Relative Rotation: Consider the images in Fig. 2. Inferring by how much each image has been rotated without looking at its original (non-rotated) version is an ill-posed problem since the pens, as all the other object classes, are not presented with a coherent orientation in the dataset. On the other hand, looking at both original and rotated image to infer the relative rotation between them is well-defined. Following this logic, we modify the standard rotation classification task  [16] by introducing the original image as an anchor. Finally, we train the rotation classifier to predict the rotation angle given the concatenated features of both original (anchor) and rotated image. As indicated by Fig. 3, the proposed relative rotation has the further effect of boosting the discriminative power of the learned features. It guides the network to focus more on specific shape details rather than on confusing texture information across different object classes.

Fig. 2.
figure 2

Are you able to infer the rotation degree of the rotated images without looking at the respective original one?

Fig. 3.
figure 3

The objects on the left may be confused. The relative rotation guides the network to focus on discriminative shape information

Multi-rotation Classification: The standard setting of anomaly detection considers samples from one semantic category as the normal class and samples from other semantic categories as anomalies. Rotation recognition has been successfully applied to this setting, but it suffers when including multiple semantic categories in the normal class  [17]. This is the case when coping with the known/unknown separation of OSDA, where we have all the \(|\mathcal {C}_s|\) semantic categories as known data. To overcome this problem, we propose a simple solution: we extend rotation recognition from a 4-class problem to a \((4\times |\mathcal {C}_s|)\)-class problem, where the set of classes represents the combination of semantic and rotation labels. For example, if we rotate an image of category \(y^s =2 \) by \(i=3\), its label for the multi-rotation classification task is \(z^s=(y^s\times 4)+i=11\). In the supplementary material, we discuss the specific merits of the multi-rotation classification task with further experimental evidences. In the following, we indicate with \(\textit{\textbf{y}},\textit{\textbf{z}}\) the one-hot vectors respectively for the class and multi-rotation labels.

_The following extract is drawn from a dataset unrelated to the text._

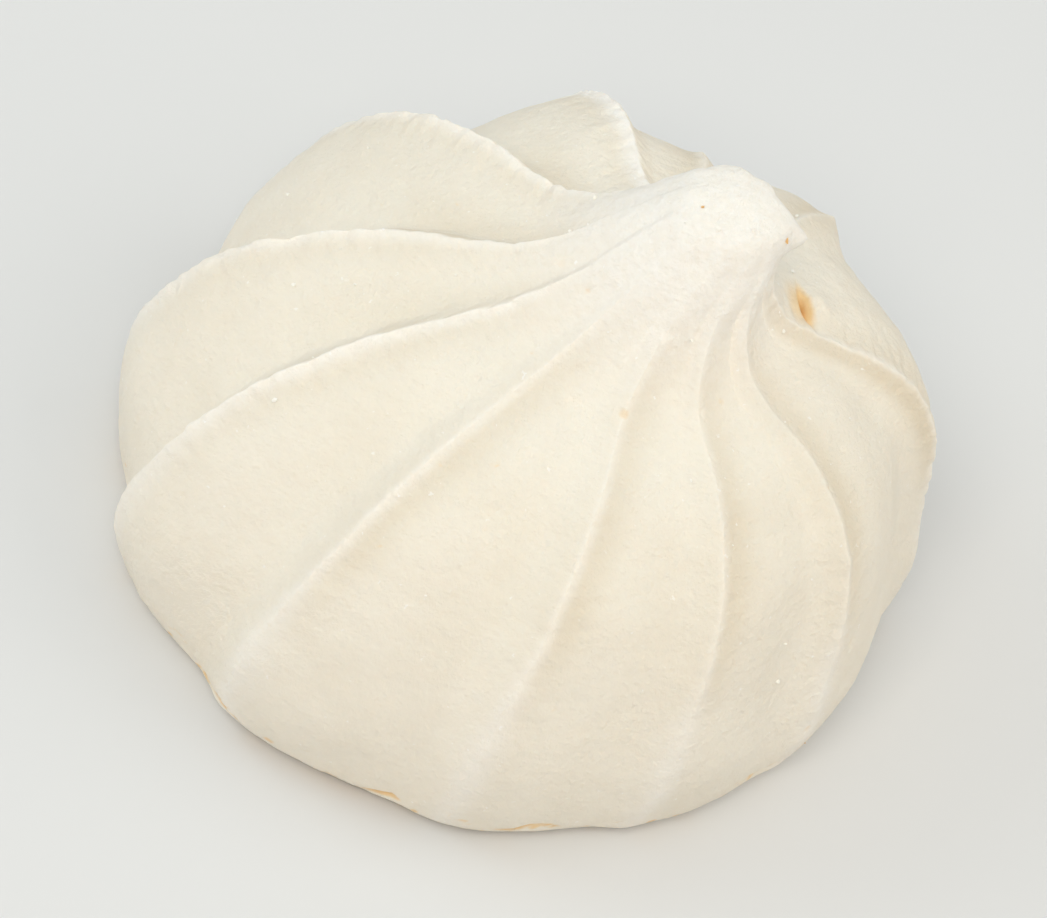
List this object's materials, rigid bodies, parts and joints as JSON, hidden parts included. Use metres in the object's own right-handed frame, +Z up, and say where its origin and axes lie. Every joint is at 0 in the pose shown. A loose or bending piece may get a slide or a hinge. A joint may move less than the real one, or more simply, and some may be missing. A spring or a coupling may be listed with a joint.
{
  "type": "meringue cookie",
  "caption": "Star-piped meringue kiss: a broad domed body of uneven ridges on a flat underside, drawn out to a short blunt beak that leans to one side.",
  "frame": {"origin": "middle of the cookie's outline, on the plane of its flat underside", "axes": "+Z up, from the underside towards the beak; +X towards the side that the beak leans to; -Y is the front"},
  "size_m": [0.0494, 0.0494, 0.032],
  "materials": {
    "meringue": "dry, dusty and matt, ivory"
  },
  "bodies": {
    "root": {"meringue": "meringue"}
  },
  "joints": []
}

3.4 Stage I: Known/Unknown Separation

To distinguish between the known and unknown samples of \(\mathcal {D}_t\), we train a CNN on the multi-rotation classification task using \(\tilde{\mathcal {D}}_s=\{(\textit{\textbf{x}}^s_j, \tilde{\textit{\textbf{x}}}^s_j, z^s_j)\}^{4\times N_s}_{j=1}\). The network is composed of an encoder E and two heads: a multi-rotation classifier \(R_1\) and a semantic label classifier \(C_1\). The rotation prediction is computed on the stacked features of the original and rotated image produced by the encoder \(\hat{\textit{\textbf{z}}}^s=\text {softmax}\big (R_1([E(\textit{\textbf{x}}^s),E(\tilde{\textit{\textbf{x}}}^s)])\big )\), while the semantic prediction is computed only from the original image features as \(\hat{\textit{\textbf{y}}}^s=\text {softmax}\big (C_1(E(\textit{\textbf{x}}^s)\big )\). The network is trained to minimize the objective function \(\mathcal {L}_1 = \mathcal {L}_{C_1} + \mathcal {L}_{R_1}\), where the semantic loss \(\mathcal {L}_{C_1}\) is defined as a cross-entropy and the multi-rotation loss \(\mathcal {L}_{R_1}\) combines cross-entropy and center loss [42]. More precisely,

$$\begin{aligned} \mathcal {L}_{C_1}&= -\sum _{j \in \mathcal {D}_s} \textit{\textbf{y}}^s_j \cdot \log (\hat{\textit{\textbf{y}}}^s_j),\end{aligned}$$
(1)
$$\begin{aligned} \mathcal {L}_{R_1}&= \sum _{j \in \tilde{\mathcal {D}}_s} -\lambda _{1,1} \textit{\textbf{z}}^s_j \cdot \log (\hat{\textit{\textbf{z}}}^s_j) + \lambda _{1,2} ||\textit{\textbf{v}}^s_j - \gamma (\textit{\textbf{z}}^s_j)||^2_2, \end{aligned}$$
(2)

where \(||.||_2\) indicates the \(l_2\)-norm operator, \(\textit{\textbf{v}}_j\) indicates the output of the penultimate layer of \(R_1\) and \(\gamma (\textit{\textbf{z}}_j)\) indicates the corresponding centroid of the class associated with \(\textit{\textbf{v}}_j\). By using the center loss we further encourage the network to minimize the intra-class variations while keeping far the features of different classes. This supports the following use of the rotation classifier output as a metric to detect unknown category samples.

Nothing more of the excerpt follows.